Sketching is commonly a key component of innovation brainstorms because it allows us to both conceptualize and communicate our ideas.
However, sketching is pretty worthless when your participants are too afraid to do it.
The problem is most people are anxious about sketching. They are so self-conscious about their ability to sketch that they'd rather not sketch at all.
You'll notice that during innovation brainstorms, participants stay glued to their seats, pretending like the whiteboard at the front of the room doesn't exist. There's no way in hell they'd walk up to it and uncap that dry erase marker.
Even in a virtual brainstorm, participants prefer to stay quiet in the background of the meeting rather than giving the MIRO marker tool a go.
Sketching anxiety makes brainstorms uncomfortable, dreaded, and difficult... and ultimately, much less fruitful than they could be.
Regardless of participants' feelings towards sketching, each of them has extremely unique and valuable ideas that we want to harvest. (That's the reason for brainstorming after all.) So it's in our best interest to help participants overcome and/or side-step their sketching anxiety.
The good news is we've trialed and had success with a handful of different strategies to do just that.
How to empower fearful sketchers:
1. Create a judgment-free zone
Let everyone know that brainstorming is messy and loose.
Explain to them, "We're not here to critique or judge, we're here to come up with as many ideas as possible while learning as much as we can."
Create a judgment-free zone not only by posting the "No judgment allowed" rule but also by upholding it. Post this rule, explain it to everyone at the start of your brainstorm, and don't be shy about reminding everyone if you noticed judgment creeping back in throughout the session.
2. Place focus on ideas, not sketches
In innovation brainstorms, it's the insights and ideas/solutions we care about... not the sketches. Putting our focus on the sketches themselves pulls attention away from what actually matters.
Sketches are just the vehicle for your participant's insights and ideas.
So quit referencing and critiquing "sketches" during your brainstorm. Instead, shift your focus and attention onto the ideas. Guide your participants to do the same.
Work by Offsite student: Emealia Hollis
3. Lower everyone to the same fidelity
It's the hot sketcher in the room that raises the bar too high, pushing the fearful participants to recede even further into the background of the conversation.
To counteract this, find a way to make everyone equally skilled. We've found that a clever way to do this is to lower everyone to the same fidelity (the lowest person's ability).
You could do this by giving everyone Play-doh or Legos to illustrate their ideas with. A method we use quite often and had great success with is mouse sketching. Instruct all of your participants to communicate their ideas using only their mouse to draw on a digital sticky note.
Suddenly the hot sketcher can't hot sketch.
This method allows participants to stop worrying about how their sketch looks since they all look bad.
Since we can no longer be distracted by the sketch itself, we're forced to focus on the idea.
The best part is, this super low fidelity, idea-focused method allows everyone to move much quicker, harvesting more and better ideas for you.

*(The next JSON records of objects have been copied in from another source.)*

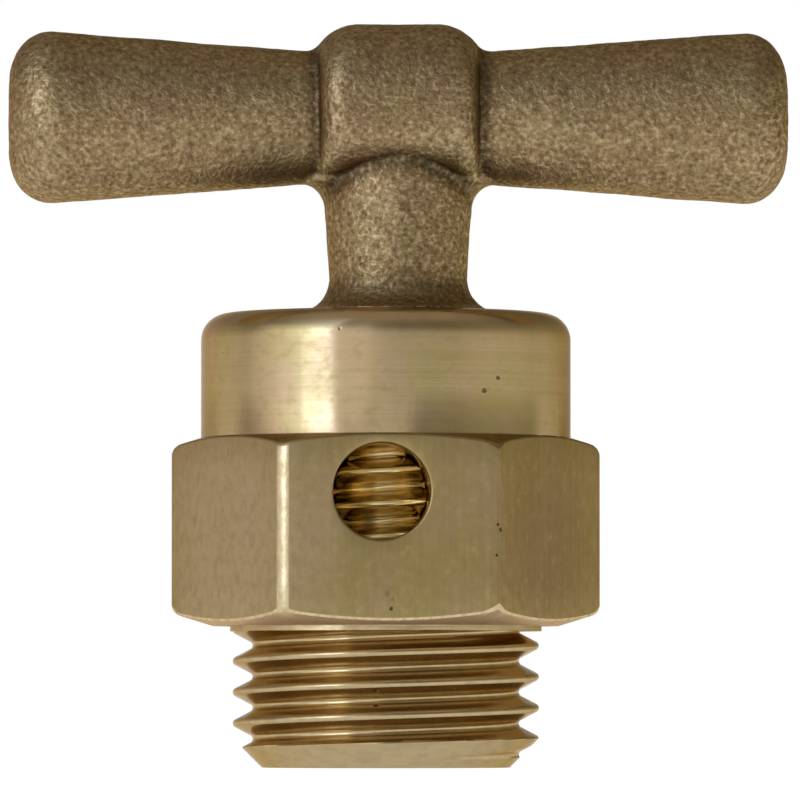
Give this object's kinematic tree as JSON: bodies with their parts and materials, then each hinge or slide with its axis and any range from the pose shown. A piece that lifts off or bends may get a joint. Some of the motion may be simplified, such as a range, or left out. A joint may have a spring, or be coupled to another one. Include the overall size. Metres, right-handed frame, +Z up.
{
  "type": "drain valve",
  "caption": "Brass drain valve with a cast tee handle on a screwed stem, a hexagon with a side outlet, and a male pipe-threaded spigot.",
  "frame": {"origin": "on the valve's axis, in the plane of the threaded spigot's end", "axes": "+Z up the stem towards the handle, X along the handle's arms, the side outlet opens towards -Y"},
  "size_m": [0.0335, 0.016, 0.0319],
  "materials": {
    "turned_brass": "bright turned and drawn brass, slightly tarnished",
    "cast_brass": "rough sand-cast brass, brown with age",
    "nitrile": "matt black rubber"
  },
  "bodies": {
    "body": {"valve_body": "turned_brass"},
    "seal": {"seat_seal": "nitrile"},
    "handle": {"tee_handle": "cast_brass"}
  },
  "joints": [
    {"name": "stem_lift", "type": "slide", "parent": "body", "child": "seal", "axis": [0, 0, 1], "range_m": [0, 0.00564]},
    {"name": "handle_turn", "type": "hinge", "parent": "seal", "child": "handle", "pos_m": [0, 0, 0.02], "axis": [0, 0, 1], "range_deg": [0, 1440]}
  ],
  "couplings": [
    {"joint": "stem_lift", "follows": "handle_turn", "m_per_rad": 0.00022457}
  ]
}
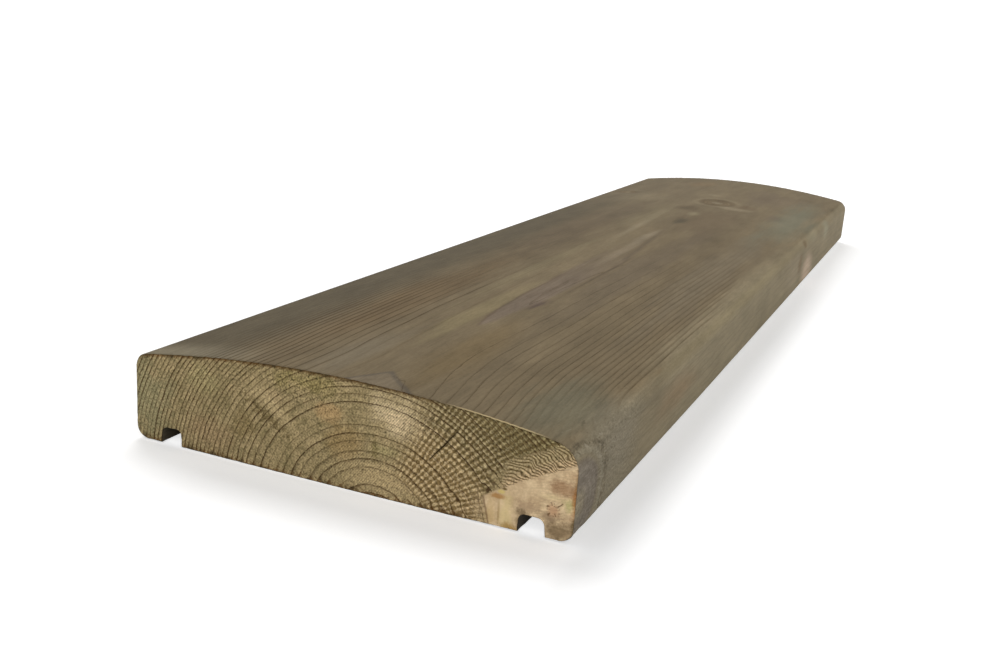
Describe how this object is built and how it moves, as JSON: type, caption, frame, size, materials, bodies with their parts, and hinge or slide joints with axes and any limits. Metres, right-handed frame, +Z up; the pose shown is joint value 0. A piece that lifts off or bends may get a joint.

Work by Offsite students: Ben Hannigan, Camille MacRae, Marco Tarantelli, Megan Tran, Mike Naunheim, & Nicholas Gallagher
4. Use Words instead
Sketches aren't the only way to illustrate ideas. Words can often capture and communicate ideas quicker and with less trepidation than sketches.
This is because most of us are more comfortable with writing words than we are with sketching pictures.
You can use words to brainstorm in a variety of ways. First, write your opportunity statement large in a place where all participants can see it clearly. Then you can either give everyone a stack of stickies and ask that they write one idea on each. Or you can have your participants simply state their ideas out loud and you write a list of words or short phrases to capture and communicate them for everyone to see.
5. Appoint a visual facilitator
If words just won't do it, and you really need sketches in order to conceptualize and communicate the group's ideas, try assigning one person from your team to illustrate the participants' ideas.
This will take the pressure off of your participants and they'll be more motivated to explain their ideas.
Since the visual facilitator will be illustrating your participant's ideas in real-time, the participant will be there to clarify and revise what is being illustrated in order to ensure their idea has been captured accurately.
Whether or not you personally feel the effects of it, sketching anxiety is very real and very common. If you don't plan for it, your brainstorm will suffer.
In your next innovation brainstorm, give these 5 strategies a try to effectively brainstorm with sketch-fearing participants.
You'll help them sidestep their fears and allow them to share their ideas without discomfort, giving you a more fruitful brainstorm.
We're curious, what else have you tried to counteract sketching anxiety in your innovation brainstorms?